Costume

Il Natale 2019 di Banksy

22 Dicembre 2019

Spetta agli artisti aprire feritoie di luce nel buio e nel caos di una cronaca frenetica e inarrestabile. Squarci di senso che annuncino una direzione.

E così nell’orgia dello shopping natalizio greve di luminarie e di sorrisi, è Banksy col suo presepe in questo Natale 2019 ad aprire una feritoia sulla grandezza di questo Mistero.

Ci porta proprio a Betlemme oggi. Davanti al muro che cementifica l’estenuante conflitto tra israeliani e palestinesi che vivono oggi in quella terra.

Ma ci riporta anche davanti ai 65 muri che sono stati costruiti in questi anni nel mondo a cementificare altre paure e altri conflitti.

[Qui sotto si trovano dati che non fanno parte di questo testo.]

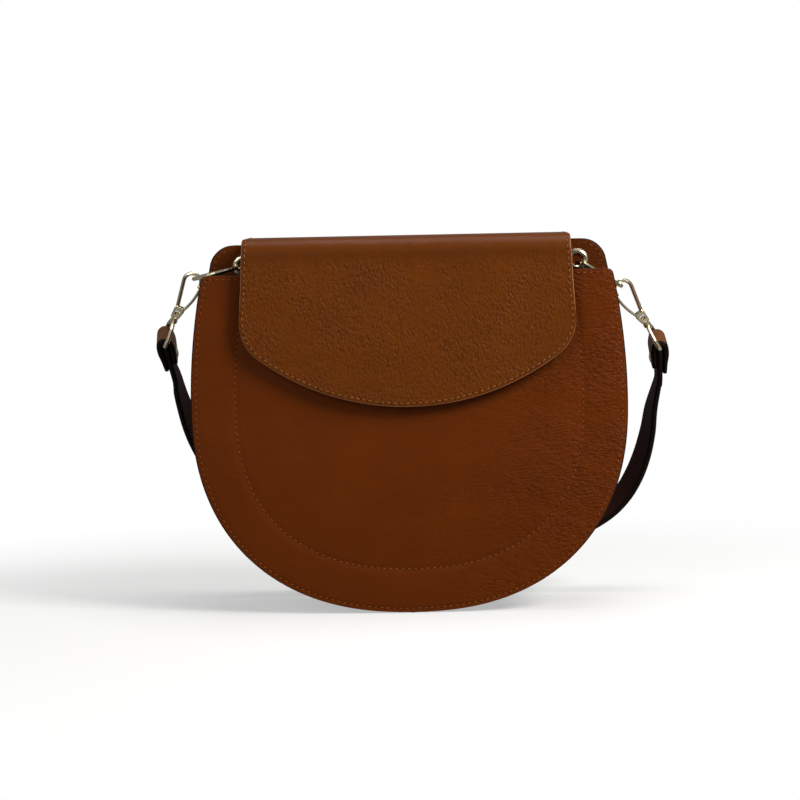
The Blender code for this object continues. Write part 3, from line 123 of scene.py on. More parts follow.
def pebbledCalf(name, code, cellMm, depth, roughness, shine, grainFadeAndShade=None, side=None):
    # chrome tanned calf, tumbled so that the grain draws up into small long pebbles, with a thin satin
    # finish: rounded pebbles with painted shade in their valleys, slow cloudy changes of tone, a broad
    # soft sheen. The upward setting (grain fade and shade) and the across one (side) are two places and
    # the shares of the grain at them; above the upward places the colour also turns darker, as painted
    # shade
    made, tree, shader = newMaterial(name, roughness, Specular_IOR_Level=shine)
    place = addNode(tree, "ShaderNodeTexCoord").outputs["Object"]
    warp = addNode(tree, "ShaderNodeTexNoise", {"Vector": place},
                   sockets={"Scale": 190.0, "Detail": 3.0, "Roughness": 0.6})
    pull = addNode(tree, "ShaderNodeMixRGB", {"Color1": place, "Color2": warp.outputs["Color"]},
                   blend_type="LINEAR_LIGHT", sockets={"Fac": 0.0009})
    cells = addNode(tree, "ShaderNodeMapping", {"Vector": pull.outputs["Color"]},
                    sockets={"Scale": tuple(1000 / size for size in cellMm)})
    pebbles = addNode(tree, "ShaderNodeTexVoronoi", {"Vector": cells.outputs["Vector"]},
                      feature="SMOOTH_F1", sockets={"Scale": 1.0, "Smoothness": 0.55})
    dome = addNode(tree, "ShaderNodeValToRGB", {"Fac": pebbles.outputs["Distance"]}, ease="EASE",
                   stops=((0.1, 1.0), (0.4, 0.7), (0.75, 0.0)))
    fine = addNode(tree, "ShaderNodeTexNoise", {"Vector": cells.outputs["Vector"]},
                   sockets={"Scale": 1.1, "Detail": 4.0, "Roughness": 0.62, "Distortion": 0.4})
    patches = addNode(tree, "ShaderNodeTexNoise", {"Vector": place},
                      sockets={"Scale": 38.0, "Detail": 2.0})
    amount = addNode(tree, "ShaderNodeValToRGB", {"Fac": patches.outputs["Fac"]},
                     stops=((0.3, 0.35), (0.68, 1.0))).outputs["Color"]
    eased = {}
    for axis, limits in (("Z", grainFadeAndShade), ("X", side)):
        if limits:
            along = addNode(tree, "ShaderNodeSeparateXYZ", {"Vector": place}).outputs[axis]
            names = ("From Min", "From Max", "To Min", "To Max")
            eased[axis] = addNode(tree, "ShaderNodeMapRange", {"Value": along},
                                  interpolation_type="SMOOTHSTEP", sockets=dict(zip(names, limits)))
            amount = addNode(tree, "ShaderNodeMath", {0: amount, 1: eased[axis].outputs[0]},
                             operation="MULTIPLY").outputs[0]
    mixed = addNode(tree, "ShaderNodeMath", {0: fine.outputs["Fac"], 2: dome.outputs["Color"]},
                    operation="MULTIPLY_ADD", sockets={1: 1.1})
    grain = addNode(tree, "ShaderNodeMath", {0: mixed.outputs[0], 1: amount}, operation="MULTIPLY")
    cloud = addNode(tree, "ShaderNodeTexNoise", {"Vector": place},
                    sockets={"Scale": 22.0, "Detail": 4.0, "Roughness": 0.6})
    base = hexToLinear(code)
    light = tuple(min(c * 1.08 + 0.0006, 1) for c in base[:3]) + (1,)
    shade = addNode(tree, "ShaderNodeValToRGB", {"Fac": cloud.outputs["Fac"]},
                    stops=((0.32, tinted(base, 0.9)), (0.5, base), (0.7, light)))
    # painted shade: where the grain is low the colour is mixed towards the base times 0.6, as shade in
    # the valleys between the pebbles
    low = addNode(tree, "ShaderNodeValToRGB", {"Fac": mixed.outputs[0]}, ease="EASE",
                  stops=((0.4, 0.7), (1.0, 0.0)))
    dip = addNode(tree, "ShaderNodeMath", {0: low.outputs["Color"], 1: amount}, operation="MULTIPLY")
    skin = addNode(tree, "ShaderNodeMixRGB", {"Fac": dip.outputs[0], "Color1": shade.outputs["Color"]},
                   sockets={"Color2": tinted(base, 0.6)})
    # painted shade: above the upward places the colour is mixed most of the way to the base times 0.7, so
    # the top of the flap's bend reads darker
    if grainFadeAndShade:
        skin = addNode(tree, "ShaderNodeMixRGB", {"Fac": eased["Z"].outputs[0],
                                                  "Color2": skin.outputs["Color"]},
                       sockets={"Color1": tinted(base, 0.7)})
    rough = addNode(tree, "ShaderNodeValToRGB", {"Fac": cloud.outputs["Fac"]},
                    stops=((0.3, roughness + 0.06), (0.7, roughness - 0.04)))
    dress(tree, shader, grain.outputs[0], 1.0, depth, skin.outputs["Color"], rough.outputs["Color"])
    return made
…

Ci riporta con lucidità alla malattia di cui viviamo, se ha ragione lo psicanalista Massimo Recalcati a ricordarci che “il muro è la patologia del confine”.

Al centro del muro, sopra la natività, sta il foro di un proiettile che dà vita al disegno di una croce.

Il presepe di Banksy si assume così il compito di raccontare tutti gli sconfinamenti con cui Dio si contamina con l’infermità dell’umano.

“…tuffandosi nella realtà corporea dell’umanità, nascendo da una donna, [Gesù] supera quella distanza incolmabile tra divino e umano, condivide la nostra stessa origine, libera il nostro corpo e tutti coloro che con il corpo sono stati identificati, le donne, per esempio, e le persone di colore. In secondo luogo, oltrepassando il confine tra padrone e servo, destabilizza le distinzioni, volta le spalle ai palazzi dei re, erra qua e là senza avere dove posare il capo, si prende cura dell’altro e dell’altra, e fa della cura reciproca il centro della sua proposta di vita. Infine, viene estromesso dal campo, attraversa le mura della città, sconfina nell’impurità, per morire come tutti i reietti, con tutti gli scarti di una civiltà costruita sulla morte. Il suo sangue versato in terra sconfina in una natura oltraggiata e agonizzante”[1].